Written instruction: The complete listing should be restated exactly.

────────────────────────────────────────

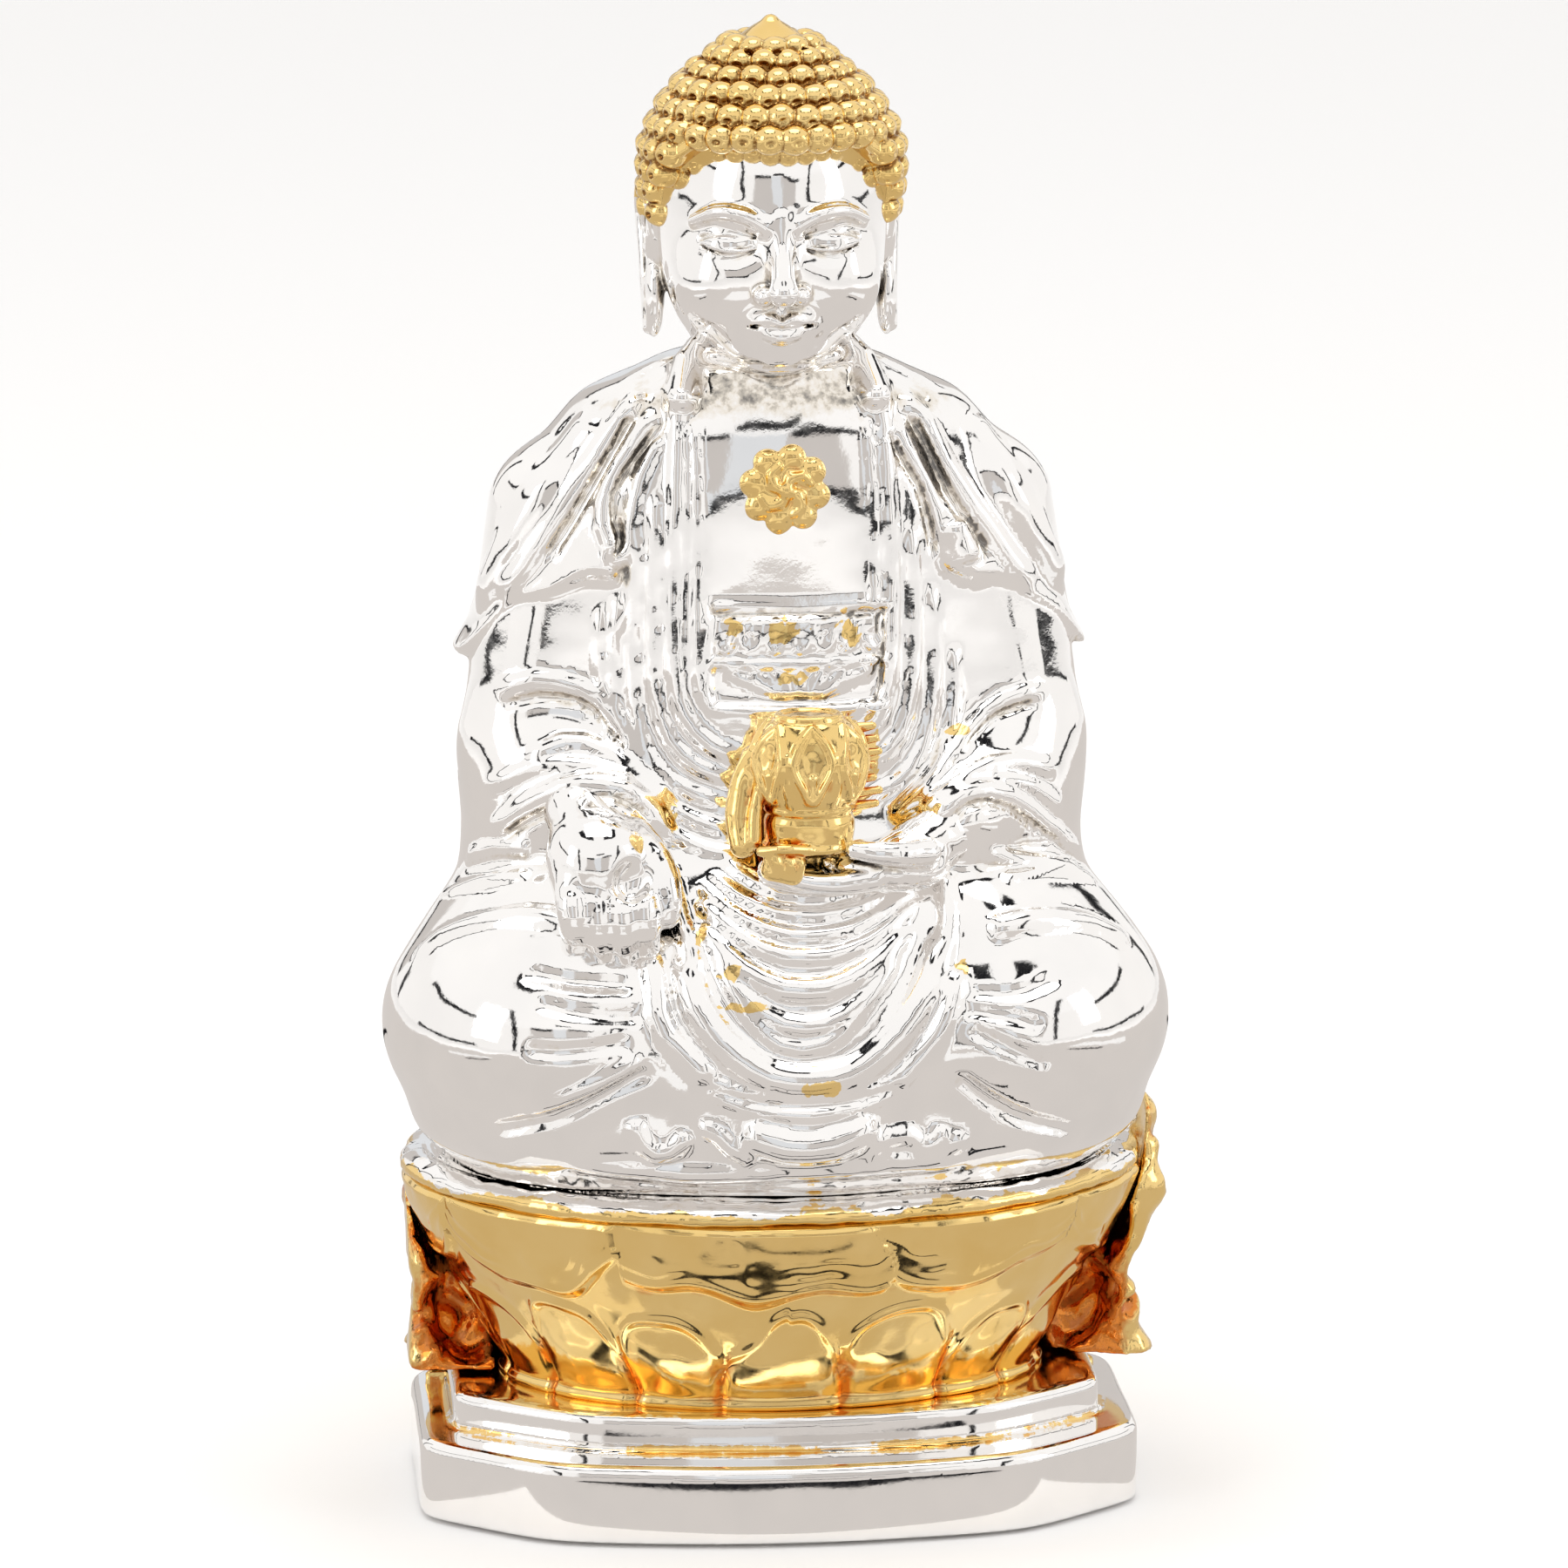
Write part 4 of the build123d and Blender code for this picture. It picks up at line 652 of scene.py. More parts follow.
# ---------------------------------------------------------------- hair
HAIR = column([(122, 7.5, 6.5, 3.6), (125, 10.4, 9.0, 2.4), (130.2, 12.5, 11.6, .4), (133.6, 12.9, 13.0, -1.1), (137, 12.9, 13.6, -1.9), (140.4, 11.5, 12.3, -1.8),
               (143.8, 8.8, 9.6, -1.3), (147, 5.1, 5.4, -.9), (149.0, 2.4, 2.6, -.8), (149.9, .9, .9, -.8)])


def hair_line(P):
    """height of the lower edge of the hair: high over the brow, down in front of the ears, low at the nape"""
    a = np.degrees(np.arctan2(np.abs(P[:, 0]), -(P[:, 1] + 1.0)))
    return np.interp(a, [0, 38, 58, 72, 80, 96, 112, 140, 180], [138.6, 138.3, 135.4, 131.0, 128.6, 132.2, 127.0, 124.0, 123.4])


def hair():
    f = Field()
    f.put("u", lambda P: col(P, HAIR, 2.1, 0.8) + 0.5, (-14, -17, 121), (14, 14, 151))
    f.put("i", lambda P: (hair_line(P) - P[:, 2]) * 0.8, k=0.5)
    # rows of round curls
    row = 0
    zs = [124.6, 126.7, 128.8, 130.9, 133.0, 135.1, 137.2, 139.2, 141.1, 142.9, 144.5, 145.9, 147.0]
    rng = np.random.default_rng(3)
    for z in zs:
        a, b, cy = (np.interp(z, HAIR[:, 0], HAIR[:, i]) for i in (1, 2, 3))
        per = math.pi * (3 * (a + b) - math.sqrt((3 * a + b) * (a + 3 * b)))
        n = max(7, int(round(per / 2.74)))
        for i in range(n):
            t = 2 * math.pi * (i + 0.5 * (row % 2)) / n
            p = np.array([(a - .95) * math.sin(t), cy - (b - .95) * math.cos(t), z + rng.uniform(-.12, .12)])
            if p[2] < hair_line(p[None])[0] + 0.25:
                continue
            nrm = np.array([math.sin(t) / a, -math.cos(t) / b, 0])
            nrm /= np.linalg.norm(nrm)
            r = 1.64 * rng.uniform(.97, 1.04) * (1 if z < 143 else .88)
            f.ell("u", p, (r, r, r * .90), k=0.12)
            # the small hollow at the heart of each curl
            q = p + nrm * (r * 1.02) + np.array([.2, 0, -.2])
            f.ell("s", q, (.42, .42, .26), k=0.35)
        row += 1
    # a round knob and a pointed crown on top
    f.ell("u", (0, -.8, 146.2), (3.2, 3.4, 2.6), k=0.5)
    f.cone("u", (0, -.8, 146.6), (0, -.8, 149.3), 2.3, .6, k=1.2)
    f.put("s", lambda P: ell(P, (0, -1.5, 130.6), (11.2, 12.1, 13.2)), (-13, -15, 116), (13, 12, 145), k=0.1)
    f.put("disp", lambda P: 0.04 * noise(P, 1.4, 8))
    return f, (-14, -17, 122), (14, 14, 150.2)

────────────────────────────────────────

Answer to this exercise:
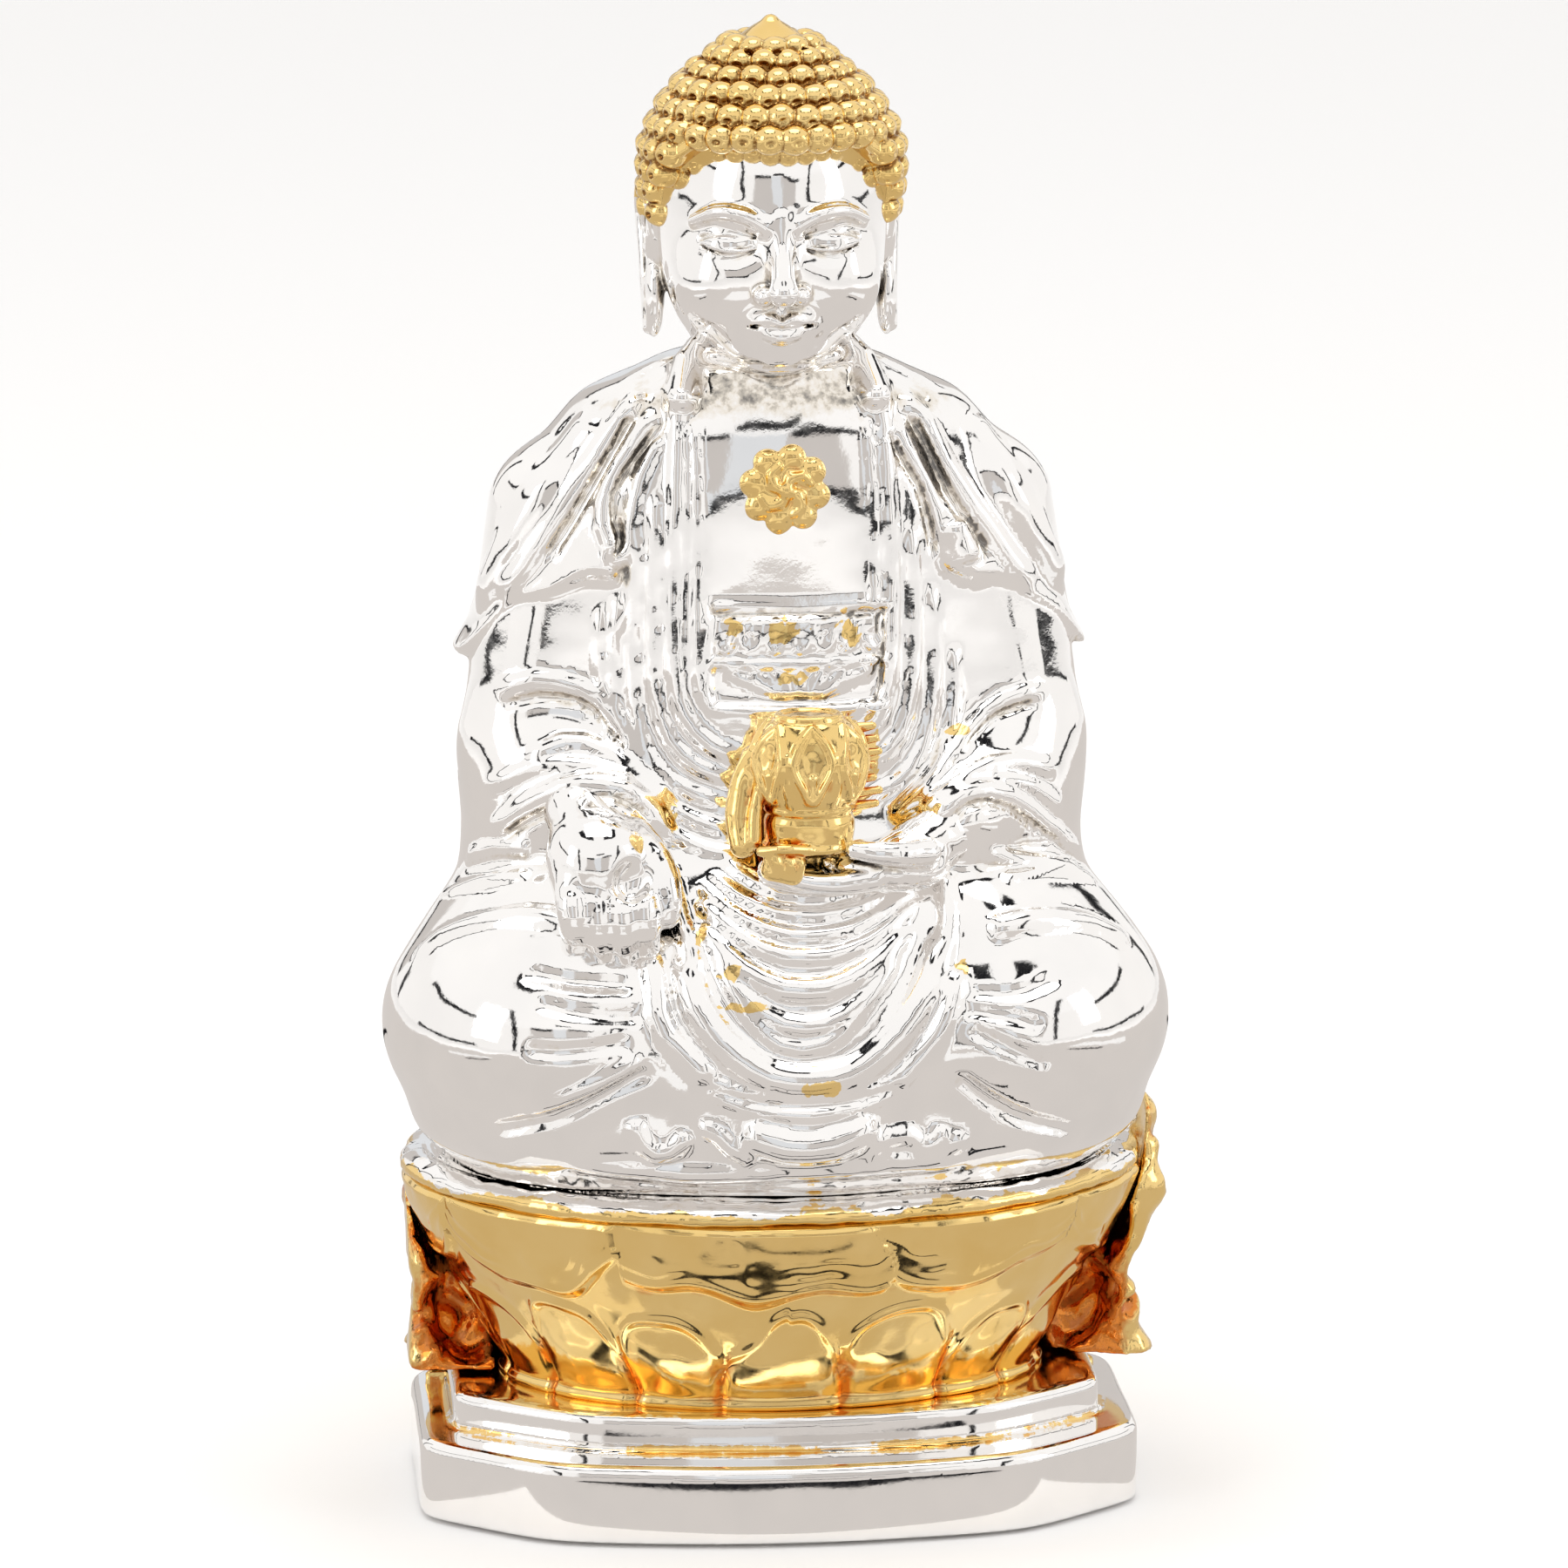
Write part 4 of the build123d and Blender code for this picture. It picks up at line 652 of scene.py. More parts follow.
# ---------------------------------------------------------------- hair
HAIR = column([(122, 7.5, 6.5, 3.6), (125, 10.4, 9.0, 2.4), (130.2, 12.5, 11.6, .4), (133.6, 12.9, 13.0, -1.1), (137, 12.9, 13.6, -1.9), (140.4, 11.5, 12.3, -1.8),
               (143.8, 8.8, 9.6, -1.3), (147, 5.1, 5.4, -.9), (149.0, 2.4, 2.6, -.8), (149.9, .9, .9, -.8)])


def hair_line(P):
    """height of the lower edge of the hair: high over the brow, down in front of the ears, low at the nape"""
    a = np.degrees(np.arctan2(np.abs(P[:, 0]), -(P[:, 1] + 1.0)))
    return np.interp(a, [0, 38, 58, 72, 80, 96, 112, 140, 180], [138.6, 138.3, 135.4, 131.0, 128.6, 132.2, 127.0, 124.0, 123.4])


def hair():
    f = Field()
    f.put("u", lambda P: col(P, HAIR, 2.1, 0.8) + 0.5, (-14, -17, 121), (14, 14, 151))
    f.put("i", lambda P: (hair_line(P) - P[:, 2]) * 0.8, k=0.5)
    # rows of round curls
    row = 0
    zs = [124.6, 126.7, 128.8, 130.9, 133.0, 135.1, 137.2, 139.2, 141.1, 142.9, 144.5, 145.9, 147.0]
    rng = np.random.default_rng(3)
    for z in zs:
        a, b, cy = (np.interp(z, HAIR[:, 0], HAIR[:, i]) for i in (1, 2, 3))
        per = math.pi * (3 * (a + b) - math.sqrt((3 * a + b) * (a + 3 * b)))
        n = max(7, int(round(per / 2.74)))
        for i in range(n):
            t = 2 * math.pi * (i + 0.5 * (row % 2)) / n
            p = np.array([(a - .95) * math.sin(t), cy - (b - .95) * math.cos(t), z + rng.uniform(-.12, .12)])
            if p[2] < hair_line(p[None])[0] + 0.25:
                continue
            nrm = np.array([math.sin(t) / a, -math.cos(t) / b, 0])
            nrm /= np.linalg.norm(nrm)
            r = 1.64 * rng.uniform(.97, 1.04) * (1 if z < 143 else .88)
            f.ell("u", p, (r, r, r * .90), k=0.12)
            # the small hollow at the heart of each curl
            q = p + nrm * (r * 1.02) + np.array([.2, 0, -.2])
            f.ell("s", q, (.42, .42, .26), k=0.35)
        row += 1
    # a round knob and a pointed crown on top
    f.ell("u", (0, -.8, 146.2), (3.2, 3.4, 2.6), k=0.5)
    f.cone("u", (0, -.8, 146.6), (0, -.8, 149.3), 2.3, .6, k=1.2)
    f.put("s", lambda P: ell(P, (0, -1.5, 130.6), (11.2, 12.1, 13.2)), (-13, -15, 116), (13, 12, 145), k=0.1)
    f.put("disp", lambda P: 0.04 * noise(P, 1.4, 8))
    return f, (-14, -17, 122), (14, 14, 150.2)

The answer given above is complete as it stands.